» **Direction**
Output a verbatim copy of the data, cut off after the line that contains "const knobTopRadius = 13.95;".

══════

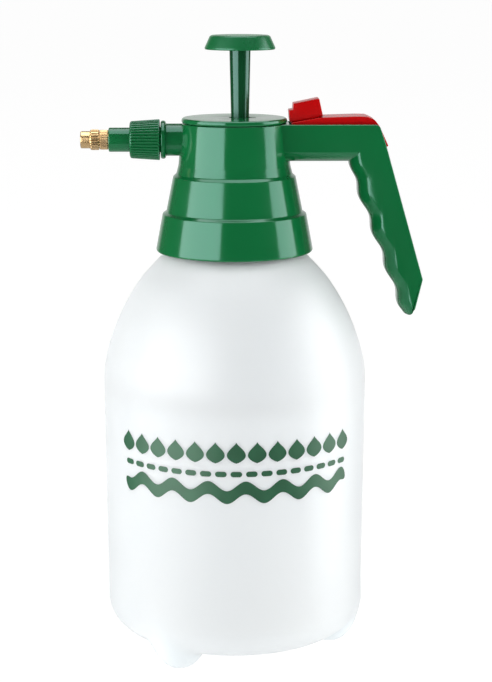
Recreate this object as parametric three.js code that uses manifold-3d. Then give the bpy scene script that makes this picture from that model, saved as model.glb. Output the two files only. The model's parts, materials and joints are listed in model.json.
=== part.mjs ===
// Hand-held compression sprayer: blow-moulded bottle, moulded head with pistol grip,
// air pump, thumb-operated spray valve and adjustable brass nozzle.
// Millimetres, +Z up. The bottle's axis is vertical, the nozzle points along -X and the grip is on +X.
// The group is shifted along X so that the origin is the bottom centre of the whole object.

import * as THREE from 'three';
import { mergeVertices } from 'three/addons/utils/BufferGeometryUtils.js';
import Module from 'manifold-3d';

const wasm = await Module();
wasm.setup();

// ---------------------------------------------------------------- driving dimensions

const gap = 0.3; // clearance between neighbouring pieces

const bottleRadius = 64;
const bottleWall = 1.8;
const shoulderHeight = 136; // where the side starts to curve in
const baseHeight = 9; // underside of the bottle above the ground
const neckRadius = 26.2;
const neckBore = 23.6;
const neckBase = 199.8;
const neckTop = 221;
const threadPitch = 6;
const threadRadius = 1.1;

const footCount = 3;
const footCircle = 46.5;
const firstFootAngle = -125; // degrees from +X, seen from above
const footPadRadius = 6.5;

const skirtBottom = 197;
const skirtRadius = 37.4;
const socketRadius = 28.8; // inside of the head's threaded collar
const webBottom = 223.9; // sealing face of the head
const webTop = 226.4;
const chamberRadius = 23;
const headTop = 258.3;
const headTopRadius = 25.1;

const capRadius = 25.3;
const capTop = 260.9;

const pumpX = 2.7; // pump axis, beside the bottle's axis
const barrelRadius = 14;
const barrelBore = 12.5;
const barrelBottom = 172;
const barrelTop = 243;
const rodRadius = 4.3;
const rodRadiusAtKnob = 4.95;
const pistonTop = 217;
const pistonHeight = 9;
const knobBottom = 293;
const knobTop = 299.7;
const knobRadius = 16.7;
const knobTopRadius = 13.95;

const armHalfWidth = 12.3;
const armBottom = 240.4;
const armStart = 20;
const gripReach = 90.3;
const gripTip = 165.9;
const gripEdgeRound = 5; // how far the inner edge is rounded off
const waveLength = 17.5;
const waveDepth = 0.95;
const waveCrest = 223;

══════

» **Correct answer**
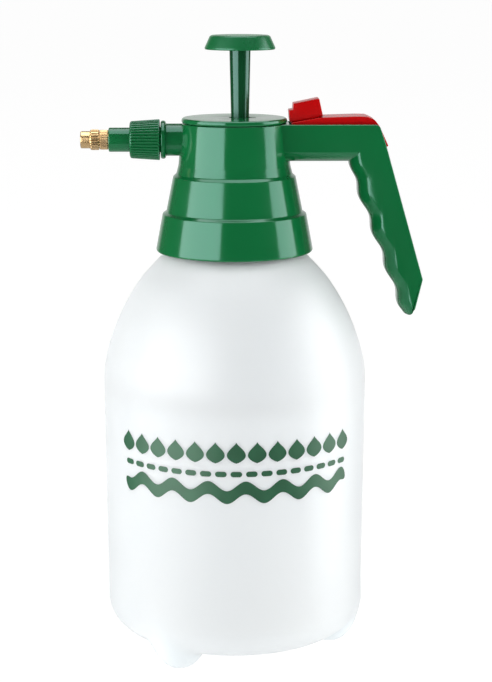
Recreate this object as parametric three.js code that uses manifold-3d. Then give the bpy scene script that makes this picture from that model, saved as model.glb. Output the two files only. The model's parts, materials and joints are listed in model.json.
=== part.mjs ===
// Hand-held compression sprayer: blow-moulded bottle, moulded head with pistol grip,
// air pump, thumb-operated spray valve and adjustable brass nozzle.
// Millimetres, +Z up. The bottle's axis is vertical, the nozzle points along -X and the grip is on +X.
// The group is shifted along X so that the origin is the bottom centre of the whole object.

import * as THREE from 'three';
import { mergeVertices } from 'three/addons/utils/BufferGeometryUtils.js';
import Module from 'manifold-3d';

const wasm = await Module();
wasm.setup();

// ---------------------------------------------------------------- driving dimensions

const gap = 0.3; // clearance between neighbouring pieces

const bottleRadius = 64;
const bottleWall = 1.8;
const shoulderHeight = 136; // where the side starts to curve in
const baseHeight = 9; // underside of the bottle above the ground
const neckRadius = 26.2;
const neckBore = 23.6;
const neckBase = 199.8;
const neckTop = 221;
const threadPitch = 6;
const threadRadius = 1.1;

const footCount = 3;
const footCircle = 46.5;
const firstFootAngle = -125; // degrees from +X, seen from above
const footPadRadius = 6.5;

const skirtBottom = 197;
const skirtRadius = 37.4;
const socketRadius = 28.8; // inside of the head's threaded collar
const webBottom = 223.9; // sealing face of the head
const webTop = 226.4;
const chamberRadius = 23;
const headTop = 258.3;
const headTopRadius = 25.1;

const capRadius = 25.3;
const capTop = 260.9;

const pumpX = 2.7; // pump axis, beside the bottle's axis
const barrelRadius = 14;
const barrelBore = 12.5;
const barrelBottom = 172;
const barrelTop = 243;
const rodRadius = 4.3;
const rodRadiusAtKnob = 4.95;
const pistonTop = 217;
const pistonHeight = 9;
const knobBottom = 293;
const knobTop = 299.7;
const knobRadius = 16.7;
const knobTopRadius = 13.95;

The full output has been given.